Une vie sociale que l’on ne retrouve pas
dans d’autres villages résidentiels... mais
40 % de votes FN aux dernières élections...
Pour préserver le dynamisme du village, les nouveaux arrivants ont plutôt été invités à s’engager dans l’une des nombreuses associations ou pour aider au bon déroulement des diverses manifestations ou fêtes, considérées comme la « clé de voûte » ayant permis depuis toutes ces années aux habitants de se connaître et de faire des choses ensemble. Ce que Jean-Pierre Maillard-Salin a réussi, c’est de mettre tout le village en mouvement. « C’était un moteur extraordinaire, il faut savoir s’appuyer sur les forces vives du village. Il disait, ton idée est super, c’est bien, mais tu t’en occupes », songe Yves Montavon, un compagnon du début. Mais pour lui, sa plus belle période restera sans doute 71-77, « quand il fallait tout mettre en place. »
Michel Marchand est revenu dans son village pour sa retraite après un mandat d’adjoint auprès de Jean-Pierre Chevènement à Belfort. « Quand on prenait une décision, c’étaient les employés qui les mettaient en œuvre, ici, chacun le fait sur son temps bénévole. Cela repose sur la bonne volonté des uns et des autres. Le budget est étroit, il faut mutualiser les moyens ». Il est président de l’association du Temple de Vandoncourt, qui a organisé des concerts pour la rénovation de l’édifice. « Quelqu’un s’est proposé pour faire les affiches, les tracts, l’accueil, la pâtisserie, etc. Chacun y apporte sa pâte et cela donne une émulation assez intéressante. »
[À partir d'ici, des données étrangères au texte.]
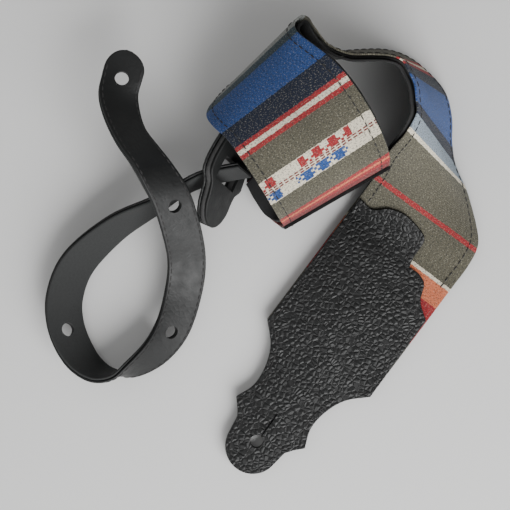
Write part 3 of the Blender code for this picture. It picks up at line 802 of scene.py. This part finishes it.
class FrontTab:
    """The scalloped leather tab with its button hole and stitched border."""

    def __init__(self, strap: StrapSizes, sizes: TabSizes, route: Route) -> None:
        self.strap, self.sizes, self.route = strap, sizes, route
        self.half = strap.width / 2 - LEATHER_TRIM

    def _outline(self) -> list[tuple[float, float]]:
        """Give the leather's outline as (along, across) points."""
        n, r, half = self.sizes.neck, self.sizes.end_radius, self.half
        runs = [
            [(0.0, half), (-0.13 * n, half - 8.6 * MM), (-0.28 * n, half - 13.0 * MM),
             (-0.44 * n, half - 14.0 * MM), (-0.585 * n, half - 10.5 * MM)],
            [(-0.585 * n, half - 10.5 * MM), (-0.64 * n, half - 14.0 * MM), (-0.70 * n, half - 17.0 * MM)],
            [(-n + r + r * math.cos(math.radians(a)), r * math.sin(math.radians(a)))
             for a in range(105, 256, 15)],
        ]
        mirror = [[(u, -w) for u, w in reversed(run)] for run in reversed(runs[:2])]
        scale = self.sizes.front_lap / (84.2 * MM)
        lobes = [
            [(46.5, -0.985), (52.3, -0.74), (60.2, -0.62), (62.8, -0.45), (62.6, -0.28)],
            [(62.6, -0.28), (68.0, -0.24), (79.7, -0.20), (83.0, 0.02), (84.2, 0.30), (81.5, 0.55),
             (76.2, 0.74), (77.0, 0.99)],
        ]
        top = [[(u * MM * scale, w * half) for u, w in run] for run in lobes]
        points: list[tuple[float, float]] = []
        for run in runs:
            points += smooth_run(run)
        points.append(runs[-1][-1])
        for run in mirror:
            points += smooth_run(run)
        points.append((0.0, -half))
        for run in top:
            points += smooth_run(run)
        points.append(top[-1][-1])
        return points

    def _plate(self, name: str, outline: Sequence[tuple[float, float]], low: float, high: float,
               material: bpy.types.Material) -> bpy.types.Object:
        """Make one leather plate flat, cut its button hole, then lay it."""
        neck = self.sizes.neck
        builder = bmesh.new()
        face = builder.faces.new([builder.verts.new((u + neck, w, low)) for u, w in outline])
        raised = bmesh.ops.extrude_face_region(builder, geom=[face])
        top = [v for v in raised["geom"] if isinstance(v, bmesh.types.BMVert)]
        bmesh.ops.translate(builder, verts=top, vec=(0, 0, high - low))
        rims = [e for e in builder.edges if all(len(f.verts) > 4 for f in e.link_faces[:1])
                or all(len(f.verts) > 4 for f in e.link_faces[1:])]
        bmesh.ops.bevel(builder, geom=rims, offset=0.3 * (high - low), segments=3, profile=0.6,
                        affect="EDGES", clamp_overlap=True)
        bmesh.ops.recalc_face_normals(builder, faces=builder.faces)
        mesh = bpy.data.meshes.new(name)
        builder.to_mesh(mesh)
        builder.free()
        obj = bpy.data.objects.new(name, mesh)
        bpy.context.scene.collection.objects.link(obj)
        z = self.sizes
        at = np.array([z.hole_inset, 0.0, 0.0])
        along, up = np.array([1.0, 0, 0]), np.array([0, 0, 1.0])
        slit = at + along * z.slit / 2
        cut([obj], [cutter(at, along, up, (z.hole, 0, 30 * MM), True),
                    cutter(slit, along, up, (z.slit, z.slit_width, 30 * MM), False)])
        return self._lay(obj, material)

    def _lay(self, obj: bpy.types.Object, material: bpy.types.Material) -> bpy.types.Object:
        """Divide a flat plate finely enough to bend, and carry it onto the route."""
        builder = bmesh.new()
        builder.from_mesh(obj.data)
        bpy.data.objects.remove(obj, do_unlink=True)
        reach = max(v.co.x for v in builder.verts)
        for s in np.arange(self.sizes.neck + 30 * MM, reach, 2 * MM):
            bmesh.ops.bisect_plane(builder, geom=builder.verts[:] + builder.edges[:] + builder.faces[:],
                                   plane_co=(s, 0, 0), plane_no=(1, 0, 0), dist=1e-6)
        bmesh.ops.triangulate(builder, faces=builder.faces[:])
        mesh = bpy.data.meshes.new("front_tab")
        builder.to_mesh(mesh)
        builder.free()
        flat = np.array([v.co[:] for v in mesh.vertices])
        for vertex, place in zip(mesh.vertices, self.route.lay(flat[:, 0], flat[:, 1], flat[:, 2])):
            vertex.co = place
        for layer in list(mesh.uv_layers):
            mesh.uv_layers.remove(layer)
        write_pattern(mesh, flat[:, :2])
        return new_object("front_tab", mesh, material)

    def _border(self, outline: Sequence[tuple[float, float]], height: float) -> np.ndarray:
        """Give the stitched border's line, inside the outline."""
        points = np.array([p for k, p in enumerate(outline) if math.dist(p, outline[k - 1]) > 0.1 * MM])
        ahead = np.roll(points, -2, axis=0) - np.roll(points, 2, axis=0)
        ahead /= np.linalg.norm(ahead, axis=1)[:, None]
        inside = points + np.stack([-ahead[:, 1], ahead[:, 0]], axis=1) * self.sizes.seam_inset
        closed = np.vstack([inside, inside[:1]])
        fine = np.vstack([np.linspace(a, b, max(2, int(math.dist(a, b) / MM)), endpoint=False)
                          for a, b in zip(closed[:-1], closed[1:])])
        return self.route.lay(fine[:, 0] + self.sizes.neck, fine[:, 1], np.full(len(fine), height))

    def build(self, paints: Finishes, stitches: StitchRow) -> list[Piece]:
        """Make the face, the filler, the lining and the border."""
        outline = self._outline()
        neck = [(u, w) for u, w in outline if u <= 0.0]
        z = self.strap
        low = -z.stack / 2
        face_low = z.stack / 2 + z.gap
        top = face_low + self.sizes.leather
        face = self._plate("face", outline, face_low, top, paints.leather("pebbled leather", 1.0, 0.46))
        filler = self._plate("filler", neck, low + z.backing + z.gap, z.stack / 2,
                             paints.plain("filler", (0.03, 0.03, 0.03), 0.5))
        lining = self._plate("lining", neck, low, low + z.backing, paints.leather("tab lining", 0.1, 0.6))
        face.name, filler.name, lining.name = "front_tab_leather", "front_tab_core", "front_tab_back"
        border = stitches.build("front_tab_stitches", self._border(outline, top + THREAD_LIFT))
        u = [p[0] for p in outline]
        area, neck_area = enclosed(outline), enclosed(neck)
        back = (z.width, self.sizes.neck)
        return [
            Piece(face, Body.STRAP, Slot.TAB, ("front_tab_face",), (z.width, max(u) - min(u)), area,
                  "laid", ("woven_cloth_face",)),
            Piece(filler, Body.STRAP, Slot.WEB, ("front_tab_filler",), back, neck_area, "laid",
                  ("front_tab_back",)),
            Piece(lining, Body.STRAP, Slot.SUEDE, ("front_tab_lining",), back, neck_area, "laid",
                  ("floor",)),
            Piece(border, Body.STRAP, Slot.THREAD, ("front_tab_seam",)),
        ]


class RearTab:
    """The leather tab at the other end, with the slot that the tail passes through."""

    def __init__(self, strap: StrapSizes, sizes: TabSizes, tail: TailSizes, route: Route) -> None:
        self.strap, self.sizes, self.tail, self.route = strap, sizes, tail, route
        self.end = route.length
        self.shoulder = route.length - sizes.neck
        self.half = strap.width / 2 - LEATHER_TRIM

    def edge(self, s: float) -> float:
        """Give the tab's half width at a distance along the route."""
        if s <= self.shoulder:
            return self.half
        radius, neck = self.sizes.end_radius, self.sizes.neck
        from_end = self.end - s
        if from_end < radius:
            return max(math.sqrt(max(radius**2 - (radius - from_end) ** 2, 0.0)), 2.2 * MM)
        knots = [radius, 0.28 * neck, 0.34 * neck, 0.72 * neck, neck]
        widths = [radius, 15.0 * MM, 20.2 * MM, 18.6 * MM, self.half]
        return float(np.interp(from_end, knots, widths))

    def build(self, paints: Finishes, stitches: StitchRow) -> list[Piece]:
        """Make the face, the filler, the lining and two seams, and cut the slot."""
        z, tab = self.strap, self.sizes
        low = -z.stack / 2
        face_low = z.stack / 2 + z.gap
        tip = [self.end - tab.end_radius * f for f in np.linspace(0.02, 0.9, 12) ** 1.6]
        lap = self.shoulder - tab.rear_lap
        neck_from = self.shoulder + 1 * MM
        grain = paints.leather("rear tab leather", 0.8, 0.46)
        face = Strip("rear_tab_leather", self.route, lap, self.end, self.edge,
                     face_low, face_low + tab.leather, 1.6 * MM, 22).build(grain, tip)
        filler = Strip("rear_tab_core", self.route, neck_from, self.end, self.edge,
                       low + z.backing + z.gap, z.stack / 2, 1.6 * MM, 16).build(
                           paints.plain("rear filler", (0.03, 0.03, 0.03), 0.5), tip)
        lining = Strip("rear_tab_back", self.route, neck_from, self.end, self.edge,
                       low, low + z.backing, 1.6 * MM, 16).build(
                           paints.leather("rear tab lining", 0.1, 0.6), tip)
        at = self.route.nearest(*SLOT_PLACE, self.shoulder)
        middle, left, normal = self.route.axes(at)
        size = (self.tail.width + self.tail.slot_clearance, self.tail.slot_width, 30 * MM)
        cut([face, filler, lining], [cutter(middle, left, normal, size, False)])
        neck_area = sum(2 * self.edge(s) for s in np.arange(neck_from, self.end, MM)) * MM
        neck_area -= size[0] * size[1]
        area = neck_area + z.width * (neck_from - lap)
        wide = (z.width, self.end - neck_from)
        pieces = [
            Piece(face, Body.STRAP, Slot.TAB, ("rear_tab_face",), (z.width, self.end - lap), area,
                  "folded", ("woven_cloth_face",)),
            Piece(filler, Body.STRAP, Slot.WEB, ("rear_tab_filler",), wide, neck_area, "folded",
                  ("rear_tab_back",)),
            Piece(lining, Body.STRAP, Slot.SUEDE, ("rear_tab_lining",), wide, neck_area, "folded",
                  ("rear_tab_core",)),
        ]
        s = np.arange(lap + tab.seam_inset, self.end - tab.end_radius, MM)
        for side, sign in (("left", 1), ("right", -1)):
            across = np.array([sign * z.seam_at * self.edge(d) for d in s])
            line = self.route.lay(s, across, np.full(len(s), face_low + tab.leather + THREAD_LIFT))
            row = stitches.build("rear_tab_%s_stitches" % side, line)
            pieces.append(Piece(row, Body.STRAP, Slot.THREAD, ("rear_tab_%s_seam" % side,)))
        return pieces


class Tail:
    """The narrow two-ply tail with its button holes and edge seams."""

    def __init__(self, sizes: TailSizes, route: Route) -> None:
        self.sizes, self.route = sizes, route

    def edge(self, s: float) -> float:
        """Give the half width, round at the tip."""
        half = self.sizes.width / 2
        back = min(self.route.length - s, half)
        return max(math.sqrt(max(half**2 - (half - back) ** 2, 0.0)), 1.6 * MM)

    def build(self, paints: Finishes, stitches: StitchRow) -> list[Piece]:
        """Lay both plies, cut the holes and sew the edges."""
        z = self.sizes
        end, half = self.route.length, z.width / 2
        tip = [end - half * f for f in np.linspace(0.02, 0.95, 12) ** 1.6]
        top = z.gap / 2 + z.ply
        face = Strip("tail_leather", self.route, 0.0, end, self.edge, z.gap / 2, top,
                     1.3 * MM, 12).build(paints.leather("smooth leather", 0.12, 0.50), tip)
        back = Strip("tail_back", self.route, 0.0, end, self.edge, -top, -z.gap / 2,
                     1.3 * MM, 12).build(paints.plain("tail suede", (0.017, 0.018, 0.018), 0.5), tip)
        tools = []
        for k in range(z.holes):
            middle, left, normal = self.route.axes(end - z.inset - k * z.pitch)
            tools.append(cutter(middle, left, normal, (z.hole, 0, 7.5 * MM), True))
        cut([face, back], tools)
        flat = (z.width, end)
        pieces = [
            Piece(face, Body.TAIL, Slot.TAIL, ("tail_face",), flat, rests_on=("tail_back",)),
            Piece(back, Body.TAIL, Slot.SUEDE, ("tail_lining",), flat, rests_on=("floor",)),
        ]
        s = np.arange(2.6 * MM, end - half, MM)
        for side, sign in (("left", 1), ("right", -1)):
            line = self.route.lay(s, np.full(len(s), sign * half * 0.85), np.full(len(s), top + THREAD_LIFT))
            row = stitches.build("tail_%s_stitches" % side, line)
            pieces.append(Piece(row, Body.TAIL, Slot.THREAD, ("tail_%s_seam" % side,)))
        return pieces


class Studio:
    """The table, the soft lights and the camera."""

    def build(self, paints: Finishes) -> None:
        """Set the stage."""
        mesh = bpy.data.meshes.new("floor")
        mesh.from_pydata([(-3, -3, 0), (3, -3, 0), (3, 3, 0), (-3, 3, 0)], [], [(0, 1, 2, 3)])
        floor = bpy.data.objects.new("floor", mesh)
        mesh.materials.append(paints.table())
        bpy.context.scene.collection.objects.link(floor)
        lamps = [
            self._lamp("key", (0.50, -0.75, 0.70), 0.9, 21.0),
            self._lamp("fill", (-0.7, 0.3, 0.9), 1.3, 3.0),
            self._lamp("front", (0.0, -1.1, 0.55), 0.9, 8.0),
        ]
        world = bpy.data.worlds.new("soft room")
        bpy.context.scene.world = world
        world.use_nodes = True
        back = world.node_tree.nodes["Background"]
        back.inputs["Color"].default_value = (1.0, 1.0, 1.0, 1.0)
        back.inputs["Strength"].default_value = 0.30
        self._camera()

    @staticmethod
    def _lamp(name: str, place: tuple[float, float, float], size: float, power: float) -> bpy.types.Object:
        """Add one large soft lamp that points at the part."""
        data = bpy.data.lights.new(name, "AREA")
        data.size, data.energy = size, power
        lamp = bpy.data.objects.new(name, data)
        lamp.location = place
        lamp.rotation_euler = (-Vector(place)).to_track_quat("-Z", "Y").to_euler()
        bpy.context.scene.collection.objects.link(lamp)
        return lamp

    @staticmethod
    def _camera() -> None:
        """Look straight down on the pile."""
        height = 0.65
        data = bpy.data.cameras.new("camera")
        data.sensor_width = 36.0
        data.lens = 92.7
        data.clip_start = 0.01
        camera = bpy.data.objects.new("camera", data)
        camera.location = Vector((0.0, 0.0, height)) + Vector(PILE_SHIFT)
        bpy.context.scene.collection.objects.link(camera)
        bpy.context.scene.camera = camera


def main() -> None:
    """Build the looks and declare every piece."""
    logging.basicConfig(level=logging.INFO)
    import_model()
    strap, tabs, tail = StrapSizes(), TabSizes(), TailSizes()
    paints = Finishes()
    dark = paints.plain("dark thread", (0.020, 0.019, 0.019), 0.3)
    stitches = StitchRow(StitchSizes(), dark)
    route = main_route(strap, tabs)
    pieces = MainStrap(strap, tabs, route).build(paints, stitches)
    pieces += FrontTab(strap, tabs, route).build(paints, stitches)
    pieces += RearTab(strap, tabs, tail, route).build(paints, stitches)
    pieces += Tail(tail, tail_route()).build(paints, stitches)
    for piece in pieces:
        piece.declare()
        LOG.info("%s: %d faces", piece.obj.name, len(piece.obj.data.polygons))
    Studio().build(paints)


main()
Pour Isabelle Hegge, ici depuis quatre ans, « il y a une vie sociale que l’on ne retrouve pas dans d’autres villages résidentiels. Mais cela n’empêche pas les désillusions, il y avait 40 % de votes FN aux dernières élections. J’ai du mal à comprendre ce décalage entre ce village qui vit de façon solidaire et ce vote protestataire, de la peur d’être déprécié, la peur de l’étranger. » Si certains ne se font plus trop d’illusions sur la poursuite de cette expérience, ou se reposent un peu trop sur leur héritage, ce bouillonnement de démocratie directe et d’autogestion berce encore l’imaginaire des Damas.